The appellate panel didn’t indicate how they might rule on the students’ emergency request, but many of their questions focused on whether the availability of three so-called single-user restrooms on the campus — which are available to all genders — addresses the harm they would otherwise suffer from using a restroom that conflicts with their gender identity.

“Is there any record as to how exactly things are going right now?” U.S. Circuit Judge Mark Bennett, a Donald Trump appointee inquired, noting that the law has been in effect for about six weeks on the Boise High campus. “Where the unisex bathrooms are, how they are being used, what the difficulties are in using them?”

Kell Olson, an attorney for the trans students, said in response that students may have to go another building, or even two buildings away from where their classes are, to use a restroom where they don’t violate the law and are comfortable.

“In the context of civil rights, sending people to separate facilities has never been the answer, and it should not start here,” Olson told the panel.

“It’s very different to have the choice to go to a separate facility, as an additional option, then it is to be forced to go there because of who you are,” he added. “And on your way down the hallway to get there, you pass the girls’ room, but the state has pasted a message underneath that says ‘but not you.’”

The same Ninth Circuit panel, which also includes U.S. Circuit Judges Kim McLane Wardlaw, a Bill Clinton appointee, and Morgan Christen, a Barack Obama appointee, in March rebuffed the student organization’s constitutional challenge to the Idaho law that also prohibits trans students from using showers and changing rooms that conform with their gender identity.

The panel at that time determined that Senate Bill 1100 identified an important governmental objective: “protecting the privacy and safety of all students,” particularly in areas where a student might be partially or fully undressed.

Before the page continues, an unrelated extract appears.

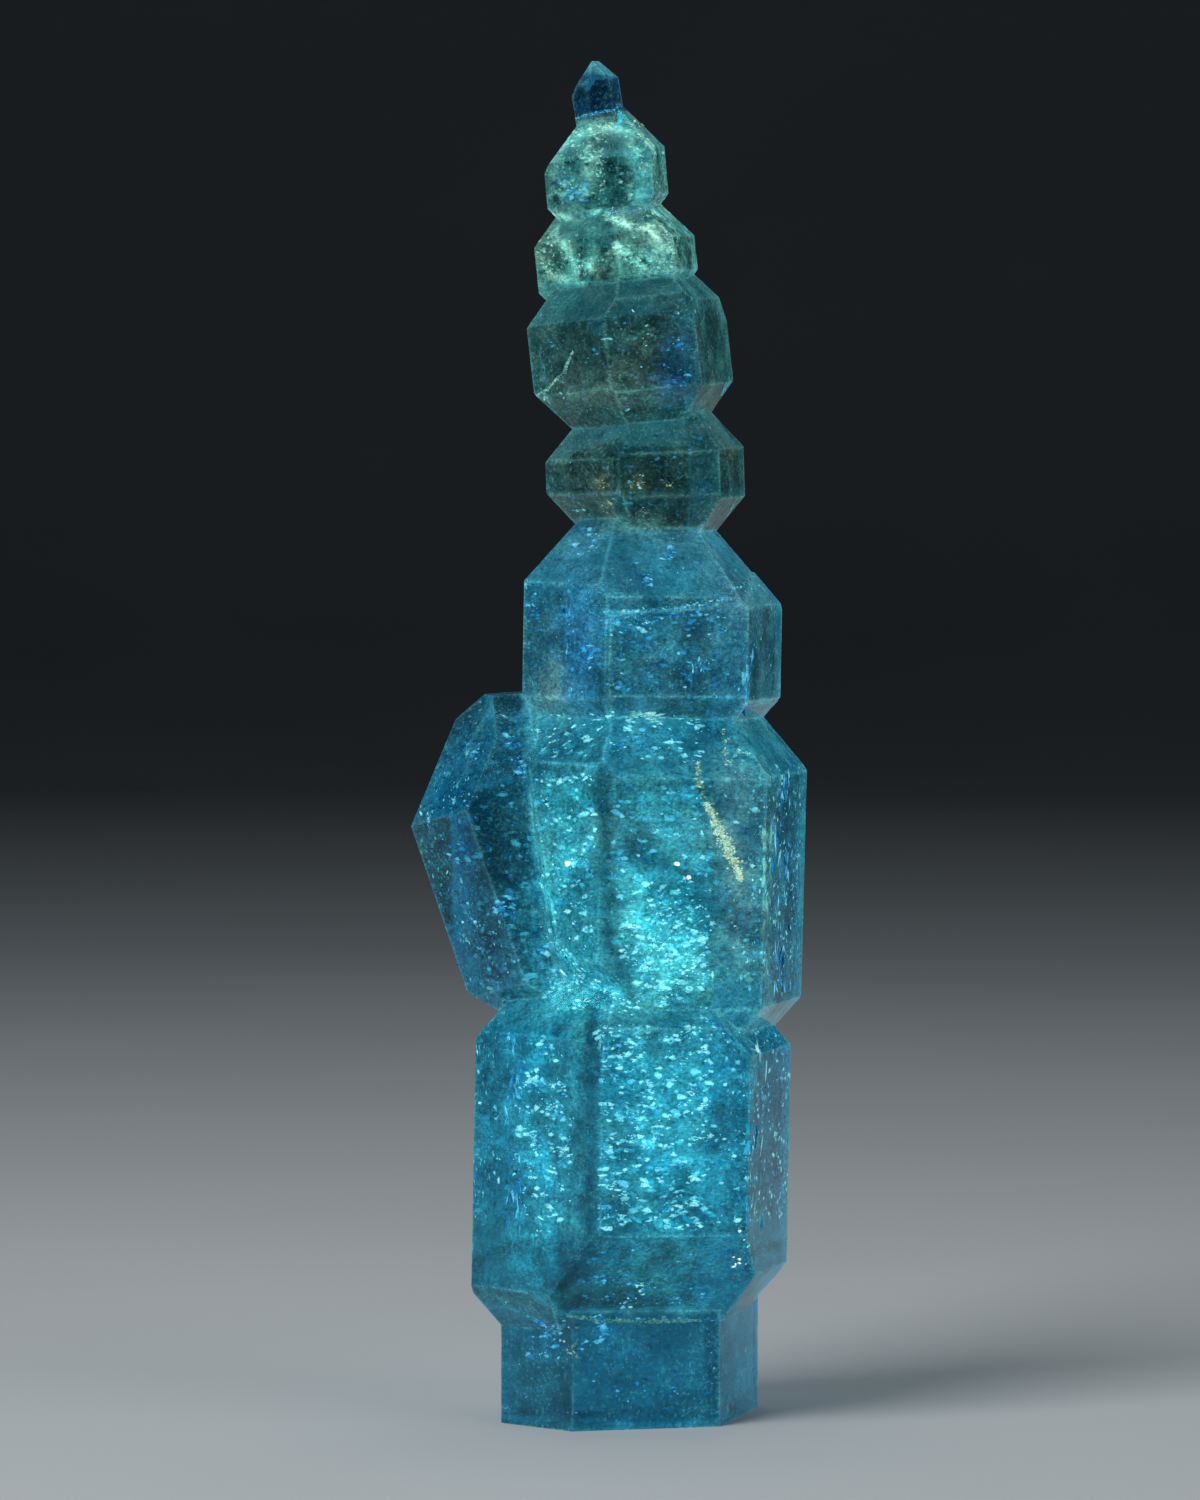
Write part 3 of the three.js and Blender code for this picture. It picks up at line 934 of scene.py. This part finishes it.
# Zones seen from the front, from the tip down
FRONT_ZONES = [
    # Second growth
    patch((-2.6, -0.4), (58.7, 60.4), 200, PALE),
    patch((0.6, 1.8), (59.6, 60.8), 90, PALE),
    patch((-2.4, 1.8), (57.0, 60.4), 220, PALE, top=0.5, depth=(0.1, 1.6)),
    cluster(-1.6, 57.4, 0.6, 44, BLUE),
    cluster(-2.2, 58.2, 0.4, 16, BLUE, top=0.7),
    # Third growth
    patch((-3.2, 3.0), (53.6, 56.4), 260, PALE, top=0.5, depth=(0.1, 1.4)),
    # Fourth growth
    cluster(3.0, 50.3, 0.4, 14, BLUE),
    cluster(3.2, 48.8, 0.5, 18, BLUE),
    cluster(1.7, 50.7, 0.5, 14, PALE),
    patch((-4.0, 4.0), (47.2, 52.4), 160, FAINT),
    # Fifth growth
    cluster(-0.3, 43.8, 0.32, 22, ROSE),
    cluster(1.2, 43.9, 0.5, 26, ROSE),
    cluster(2.6, 44.0, 0.3, 12, ROSE),
    cluster(-0.1, 42.9, 0.3, 14, ROSE),
    cluster(1.4, 42.5, 0.4, 20, ROSE),
    patch((-3.6, 4.4), (42.4, 46.4), 130, FAINT),
    # Sixth growth
    cluster(-1.1, 41.1, 0.8, 60, BLUE),
    cluster(-3.3, 38.3, 0.5, 34, BLUE),
    cluster(-0.9, 36.1, 0.6, 40, BLUE),
    patch((6.1, 6.6), (33.6, 36.6), 50, STRIPE),
    patch((-0.3, 1.9), (36.9, 37.9), 110, GLINT, top=1.0),
    patch((4.3, 5.3), (37.2, 38.1), 34, GLINT, top=1.1),
    patch((3.7, 4.3), (34.2, 35.8), 30, BLUE, upright=True),
    cluster(2.8, 40.6, 0.4, 24, BLUE),
    cluster(1.7, 39.4, 0.3, 14, BLUE),
    patch((-2.0, -0.8), (34.0, 39.0), 120, BLUE, upright=True, top=0.9),
    patch((-3.8, 5.8), (34.0, 40.8), 520, FAINT),
    patch((-3.8, 5.0), (33.8, 38.6), 260, BLUE, top=0.6),
    patch((0.7, 2.4), (32.6, 33.5), 60, GLINT, palette="pale", stretch=3.0),
    # Seventh growth
    patch((-3.6, 4.2), (31.0, 33.4), 620, GLINT),
    cluster(2.3, 22.8, 2.2, 1500, GLINT),
    patch((0.3, 4.6), (19.4, 25.8), 900, GLINT),
    patch((0.1, 4.6), (25.0, 30.0), 820, GLINT, top=0.75),
    patch((-3.3, -0.6), (22.0, 30.6), 900, GLINT),
    cluster(-1.9, 26.4, 0.7, 60, GLINT, top=1.2),
    patch((4.6, 7.0), (20.4, 31.0), 260, FAINT, palette="pale", top=0.4),
    patch((7.0, 7.4), (20.4, 28.0), 170, STRIPE, palette="pale", top=0.75),
    patch((7.5, 8.4), (20.2, 30.2), 420, STRIPE, top=1.15),
    patch((-3.0, 1.2), (19.4, 21.4), 620, GLINT, top=1.1),
    patch((1.6, 3.6), (20.0, 20.7), 90, GLINT, top=1.2),
    # Eighth growth
    patch((-0.4, 4.6), (9.5, 18.8), 3000, GLINT, stretch=1.8),
    patch((1.9, 3.5), (14.2, 14.5), 22, GLINT, stretch=2.6, top=1.3),
    patch((3.4, 4.5), (13.3, 13.8), 18, GLINT, stretch=2.6, top=1.3),
    patch((-4.5, -1.4), (8.8, 18.6), 1300, GLINT, round=True),
    patch((-4.8, -4.0), (8.9, 18.0), 170, STRIPE),
    patch((4.8, 6.2), (9.0, 17.8), 160, FAINT),
    patch((6.2, 7.2), (8.4, 17.8), 230, STRIPE, palette="cyan"),
    patch((5.7, 6.3), (7.4, 9.7), 10, SPARK, top=0.8, size=(0.1, 0.3)),
    patch((-1.4, 4.6), (6.0, 9.2), 260, FAINT, palette="blue"),
    patch((0.1, 1.8), (5.9, 7.2), 80, GLINT),
    # Ninth growth
    patch((-3.7, -2.2), (3.2, 5.4), 130, BLUE),
    patch((-1.4, -0.1), (3.8, 5.4), 90, BLUE),
    patch((-2.2, -1.5), (3.2, 5.2), 30, PALE, palette="gold"),
    patch((-4.0, 5.5), (0.4, 5.2), 260, FAINT, palette="blue"),
    # Side crystal
    patch((-8.6, -3.8), (20.6, 32.6), 260, FAINT, top=0.6),
    cluster(-5.6, 32.8, 0.9, 60, FAINT, palette="pale"),
    cluster(-6.2, 31.5, 0.5, 50, BLUE, top=1.2),
    cluster(-4.6, 31.9, 0.5, 34, BLUE),
    cluster(-4.2, 30.8, 0.5, 34, BLUE),
    cluster(-7.0, 29.1, 0.6, 40, BLUE),
    cluster(-6.9, 26.8, 0.6, 40, BLUE),
    cluster(-5.0, 24.3, 0.6, 40, BLUE),
    # Bright sparks in the seventh growth
    cluster(-1.94, 26.4, 0.09, 9, SPARK),
    cluster(3.05, 26.4, 0.09, 5, SPARK),
    cluster(3.66, 25.8, 0.08, 5, SPARK),
    cluster(1.76, 22.0, 0.24, 8, SPARK, palette="cyan"),
]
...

The judges left open the possibility that students could challenge the law insofar as it pertained to restrooms where stalls with doors protect the privacy of students using them.

The student organization renewed its bid for a narrower injunction regarding the ban only at Boise High ahead of the current school year, which is the first time that the law is being enforced.

However, Chief U.S. District Judge David Nye, a Trump appointee, wasn’t persuaded that bathroom stalls with doors eliminated the privacy concern that Idaho claims justifies the statute.

“Privacy is not limited to obscuring the visual line of sight of others when a person is relieving themselves in a restroom stall,” Nye said in denying the request for the narrower preliminary injunction. “Thus, SAGA cannot defeat defendant’s privacy justification by claiming that restroom stalls only allow for a small viewing window when the door is closed and locked.”